I know you are talking about a Boss, and I have Hiniker, but it cant be that much different to install. I have a second 9.5 on its way, and I will be insatlling it as well.

just my 2 cents


----------



## BMWSTUD25 (Aug 21, 2008)

When I bought my boss I paid to have it installed on my dodge. I sold the dodge and upgraded to a GMC and did the truck side install myself with new parts I ordered from CPW. It was pretty easy, and now that I've done it once I plan on doing all future installs myself. I've never ordered a complete plow and had it shipped via mail but I would assume the harness, lights, springs, A frame and hydraulics would all have to be bolted up???? But I wouldnt know for sure but Im sure someone does but even with that if you have a nice warm dry place to work and air tools sounds like a piece of cake!!!!! just think of the knowledge you'll gain and the payup you'll save


----------



## chcav1218 (Jul 31, 2008)

Go for it! I did my fisher by myself on my 2000 Chevy and it was easy. Just take your time and run the wires and cables exactly where you want them. I ended up rearranging mine because I wasn't happy with the way I did it originally.


----------



## dirtmandan2 (Nov 2, 2007)

i've also done a couple and not that bad... for $400 I'd pay , but to save a 1000 i'd do it myself...


----------



## erkoehler (Sep 25, 2008)

We installed all of our own plows this year, and they weren't that difficult as long as you followed the steps and have air tools available.


----------



## shovelracer (Sep 3, 2004)

Like everyone said. The right tools and some patience will get it done. As with car stereo installations make it clean. Rubber grommets when passing through the firewall. Tie all the wires up. I like to use extra corrugated sheathing to protect all the wires in the right spots. Stay away from crimp connectors and anything that can fail on a dark road at 3AM. Not sure on your plow, but the westerns Ive done were pretty much plug and play except the ignition wire.


----------



## fakemam (Mar 21, 2008)

did my boss 8.2 v last year do to the fact that it would of taken my a dealer a month to get me in. wasn't that bad just took a day or so to get it installed. now i know how the plow works so if something goes wrong i have a better knowledge of how to fix it.


----------



## ducatirider944 (Feb 25, 2008)

I would do the install, really not that hard if you can read and know righty tighty lefty loosy. Plus if you have a question just post it up in the boss section. No dealer can void the warranty of your plow because you self installed. Now if the plow falls off the truck, then it is your fault! LOL


----------



## Woodland (Sep 17, 2005)

I had my new Fisher installed by the local Chrysler dealership. When they finished and I went to pick up the truck, we popped the hood my jaw dropped. I would have spent days figuring how to hook up all those wires. Keep in mind, I'm not a car guy. I've hooked up my own aux. lights but that pretty much concluded my vehicular electrical knowledge. The guys at the dealership did an awesome job. Well worth money to have it installed by a pro.


----------



## Blink74 (Feb 16, 2007)

Thanks for the replies. I went to bossplow.com and checked out the instructions. The Install looks a lot easier than I thought it would be. I ordered a Boss 8' super duty today from Northern Truck.


----------



## derekbroerse (Mar 6, 2004)

I have installed all three of my plows myself, its not too bad. The latest was the 6'-6" Boss V on the S15, and I was forced to do a custom wiring job on it as the hydro's stay under the hood rather than on the plow... so I basically learned the wiring harness completely as well.

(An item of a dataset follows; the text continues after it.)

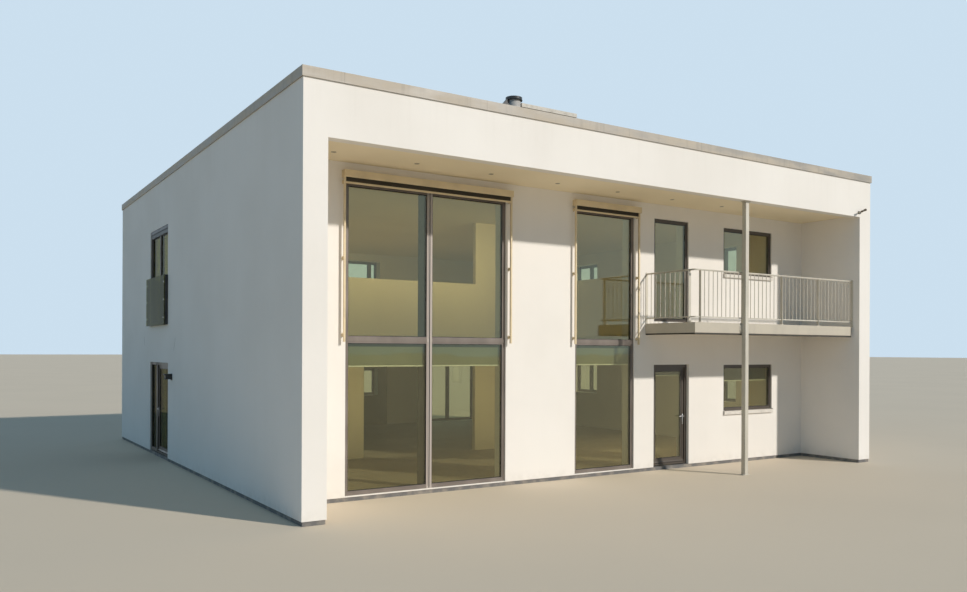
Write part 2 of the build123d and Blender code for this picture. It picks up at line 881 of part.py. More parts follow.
def gable_guard():
    # a pane held off the wall by an upright plate at each end
    wall = left_face
    near = gable_window.left - guard_near_lap
    far = gable_window.right + guard_far_lap
    bottom = gable_window.sill
    top = bottom + guard_height
    with BuildPart() as plates:
        with BuildSketch(wall.plane()):
            for place in (near, far - guard_plate):
                panel(place, place + guard_plate, bottom, top)
        extrude(amount=guard_standoff, dir=-wall.inward)
    save(plates.part, "gable_guard_plates")
    with BuildPart() as pane:
        with BuildSketch(wall.plane(-guard_standoff - seat_gap)):
            panel(near, far, bottom, top)
        extrude(amount=guard_glass, dir=-wall.inward)
    save(pane.part, "gable_guard_glass")


def roof_pieces():
    lid = roof_top + roof_box_height - roof_box_lid
    box = (left_x + roof_box_left, left_x + roof_box_right,
           front_y + roof_box_front, front_y + roof_box_front + roof_box_depth)
    with BuildPart() as casing:
        with BuildSketch(Plane.XY.offset(roof_top)):
            panel(*box, grow=-roof_box_lid_overhang)
        extrude(amount=lid - roof_top)
        with BuildSketch(Plane.XY.offset(lid)):
            panel(*box)
        extrude(amount=roof_box_lid)
    save(casing.part, "roof_box")

    centre = (left_x + vent_place, front_y + vent_row)
    cap_bottom = roof_top + vent_height - vent_cap_height
    with BuildPart() as pipe:
        with BuildSketch(Plane.XY.offset(roof_top)):
            with Locations(centre):
                Circle(vent_radius)
        extrude(amount=cap_bottom - roof_top)
    save(pipe.part, "vent_pipe")
    # shallow coned cap with a flap that hangs from its left side
    shoulder = vent_cap_height - vent_cap_crown
    root = -vent_radius - seat_gap
    with BuildPart() as cap:
        with BuildSketch(Plane((*centre, cap_bottom), (1, 0, 0), (0, -1, 0))):
            with BuildLine():
                Polyline((0, vent_cap_height), (0, 0), (vent_cap_radius, 0),
                         (vent_cap_radius, shoulder), close=True)
            make_face()
        revolve(axis=Axis((*centre, 0), (0, 0, 1)))
        with BuildSketch(Plane((*centre, cap_bottom), (1, 0, 0), (0, -1, 0))):
            with BuildLine():
                Polyline((root, shoulder / 2), (vent_flap_lip - vent_cap_radius, shoulder / 2),
                         (-vent_flap_reach, -vent_flap_drop), (root, -vent_flap_drop), close=True)
            make_face()
        extrude(amount=vent_flap_width / 2, both=True)
    save(cap.part, "vent_cap")


def downlights():
    with BuildPart() as lamps:
        with BuildSketch(Plane.XY.offset(soffit_height - downlight_height)):
            with Locations([(left_x + downlight_first + downlight_pitch * i,
                             front_y + downlight_row) for i in range(downlight_count)]):
                Circle(downlight_radius)
        extrude(amount=downlight_height)
    save(lamps.part, "downlights")


def wall_lamp():
    # black hood on a back plate, straight under and curved over the top
    wall = left_face
    place = side_doorway.left - lamp_from_door
    start = wall.point(place - lamp_half_width, 0, lamp_bottom)
    with BuildPart() as lamp:
        with BuildSketch(Plane(start, (-1, 0, 0), (0, 1, 0))):
            with BuildLine():
                Polyline((lamp_plate, lamp_height), (0, lamp_height), (0, 0),
                         (lamp_projection, 0), (lamp_projection, lamp_lip))
                RadiusArc((lamp_projection, lamp_lip), (lamp_plate, lamp_height),
                          lamp_hood_radius)
            make_face()
        extrude(amount=2 * lamp_half_width, dir=(0, 1, 0))
    save(lamp.part, "wall_lamp")


def corner_floodlight():
    # two spot heads turned away from each other on one small base
    place = house_width - floodlight_from_right
    height = fascia_bottom + floodlight_rise
    base = front_face.point(place, 0, height)
    hub = base - Vector(0, floodlight_arm, 0)
    with BuildPart() as light:
        with BuildSketch(front_face.plane()):
            with Locations((place, height)):
                Rectangle(floodlight_plate, floodlight_plate)
        extrude(amount=floodlight_arm, dir=(0, -1, 0))
        for aim, length in zip(floodlight_aims, floodlight_head_lengths):
            with BuildSketch(Plane(hub, z_dir=aim)):
                Circle(floodlight_head_radius)
            extrude(amount=length)
    save(light.part, "corner_floodlight")


def build():
    os.makedirs("parts", exist_ok=True)
    plinth()
    floors()
    gallery_parapet()
    ground_wall()
    outer_walls()
    recessed_walls()
    fascia()
    cappings()
    windows()
    window_post()
    window_sills()
    doors()
    awnings()
    roller_blinds()
    balcony()
    railing()
    column()
    gable_guard()
    roof_pieces()
    downlights()
    wall_lamp()
    corner_floodlight()


build()
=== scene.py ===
import math
import bmesh
import bpy
from mathutils import Matrix, Vector


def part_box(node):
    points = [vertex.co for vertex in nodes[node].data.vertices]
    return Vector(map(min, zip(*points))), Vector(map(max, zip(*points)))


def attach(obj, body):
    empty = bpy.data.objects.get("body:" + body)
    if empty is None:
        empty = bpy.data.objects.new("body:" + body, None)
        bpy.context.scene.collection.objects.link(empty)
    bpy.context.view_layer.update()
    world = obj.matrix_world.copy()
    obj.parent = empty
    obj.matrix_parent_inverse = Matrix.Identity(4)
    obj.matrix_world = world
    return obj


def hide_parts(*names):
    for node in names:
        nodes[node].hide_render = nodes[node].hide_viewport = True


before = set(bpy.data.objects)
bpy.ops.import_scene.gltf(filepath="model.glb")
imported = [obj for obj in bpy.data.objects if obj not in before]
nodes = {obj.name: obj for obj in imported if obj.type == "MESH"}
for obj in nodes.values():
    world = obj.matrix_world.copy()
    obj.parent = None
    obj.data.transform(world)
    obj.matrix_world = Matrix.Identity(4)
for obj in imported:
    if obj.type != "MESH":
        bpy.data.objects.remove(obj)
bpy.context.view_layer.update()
print("house loaded,", len(nodes), "nodes")


# Places on the house that several pieces share
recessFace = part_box("front_wall_left")[0].y
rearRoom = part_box("gallery_parapet")[0].y
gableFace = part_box("left_wall_front")[0].x
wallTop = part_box("left_wall_front")[1].z
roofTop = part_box("roof_slab")[1].z
hair = 0.0003            # the gap that keeps a fitting off the face behind it
doors = (("patioDoor", "patio_door", 0), ("sideDoor", "side_door", 1))     # name, body, axis along it


# Shader maths: a Link is one socket, and arithmetic on it adds the node that does it
class Link:
    def __init__(self, tree, socket=None):
        self.tree = tree
        self.socket = socket

    def node(self, kind, settings=(), inputs=(), out=0):
        made = self.tree.nodes.new("ShaderNode" + kind)
        for name, value in dict(settings).items():
            if name == "stops":
                while len(made.color_ramp.elements) < len(value):
                    made.color_ramp.elements.new(1)
                for element, (place, level) in zip(made.color_ramp.elements, value):
                    element.position = place
                    element.color = (level, level, level, 1)
            else:
                setattr(made, name, value)
        for name, value in dict(inputs).items():
            if isinstance(value, Link):
                self.tree.links.new(value.socket, made.inputs[name])
            else:
                made.inputs[name].default_value = value
        return Link(self.tree, made.outputs[out] if made.outputs else None)

    def maths(self, operation, *values):
        inputs = {i: value for i, value in enumerate(values)}
        return self.node("Math", {"operation": operation}, inputs)

    def __add__(self, other):
        return self.maths("ADD", self, other)

    def __radd__(self, other):
        return self.maths("ADD", other, self)

    def __sub__(self, other):
        return self.maths("SUBTRACT", self, other)

    def __rsub__(self, other):
        return self.maths("SUBTRACT", other, self)

    def __mul__(self, other):
        return self.maths("MULTIPLY", self, other)

    def __truediv__(self, other):
        return self.maths("DIVIDE", self, other)

    def __abs__(self):
        return self.maths("ABSOLUTE", self)

    def smallest(self, other):
        return self.maths("MINIMUM", self, other)

    def largest(self, other):
        return self.maths("MAXIMUM", self, other)

    def fade(self, start, end):
        # 0 at start, 1 at end, smooth between
        settings = {"interpolation_type": "SMOOTHSTEP"}
        return self.node("MapRange", settings, {"Value": self, "From Min": start, "From Max": end})

    def tint(self, factor, first, second):
        # a colour that goes from first to second as factor goes from 0 to 1
        ends = {0: factor, 6: rgb(first), 7: rgb(second)}
        return self.node("Mix", {"data_type": "RGBA"}, ends, out=2)


def rgb(colour):
    return colour if isinstance(colour, Link) else (*colour, 1)


def startMaterial(name):
    # the object's own coordinates, in the empty tree of a new material
    material = bpy.data.materials.new(name)
    material.use_nodes = True
    material.node_tree.nodes.clear()
    place = Link(material.node_tree).node("TexCoord", out="Object")
    place.material = material
    return place


def axesOf(place):
    return [place.node("SeparateXYZ", {}, {"Vector": place}, out=i) for i in range(3)]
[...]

Its a good thing to learn... then if something fails at 3am, you know what you are doing to fix it.

I second the having sharp drill bits part, drilling the frame with old bits takes forever... luckily my old man can freehand sharpen bits with the best of 'em, a skill I never really mastered....


----------



## camconcrete (Sep 14, 2008)

go ahead and do it. I did it blind when I installed my boss v and the instructions they sent with the plow will tell you everything you need to know. i imagine that is the same across the board with all the makes now


----------



## Thoth7475 (Dec 2, 2008)

I'm a firm believer in installing your own equipment, when something goes wrong, it's not a 70 degree day in the middle of summer when you're doing all the maintenance you swore you would do at the end of the season, it's 25 below with 12 inches on the ground, 2hrs into a beautiful 2 day storm. So, do you want to be the guy calling for service or the one fixing on the fly & earning?


----------



## Blink74 (Feb 16, 2007)

Well guys, I ordered the plow online and it showed up damaged. It was only cosmetic but that is beside the point. I tried to install it myself, but, none of the holes lined up and the instructions were pretty imaginative. So, after a day of cursing and wrestling with the thing, I through it in the back of the truck and took it to the dealer. Now, I still have to deal with the shipping company to get reimbursed for the damage. What a pain! lesson learned.


----------



## no lead (Dec 10, 2008)

it's a hard call. do i know enough? is it worth it? in the long run a pro install is worth it. you can look at what was done and how. i have repaired a bunch of do it yourself gone wrong jobs. there is 1 way to learn, but it takes more than 1 time.


----------



## Blink74 (Feb 16, 2007)

If everything went well I would have saved $1100 dollars ordering on-line and installing it myself. However, I wasted several hours and endured a lot of hassle. I still saved some money on the plow but it was not worth it.


----------



## NOLUCKJUSTBADLU (Dec 14, 2008)

i'm doing my as we speak, has not been a bad job at all, one thing is for sure........ Make sure you have all parts needed and set the time to do it.......

Good luck and happy plowing......


----------



## Gix1k4 (Mar 13, 2008)

I do my own installs, but then after it's done (and before i put the bumper back on) I take it to my local dealer to be inspected. You will find out pretty quickly what kind of service to expect from the dealer that way too. If they won't look it over or spew off about you doing the work and then asking them to check it over, I'd politely remind them that you will eventually need repair/service parts for the blade.

And as you no doubt already know; solder, heatshrink and lots of electrical tape will be the key to reliable electrics.


----------



## MAR4CARS (Oct 6, 2005)

I do all my own installs and work of course i also own an auto shop so i have the advantage of all the tools needed and lifts.


----------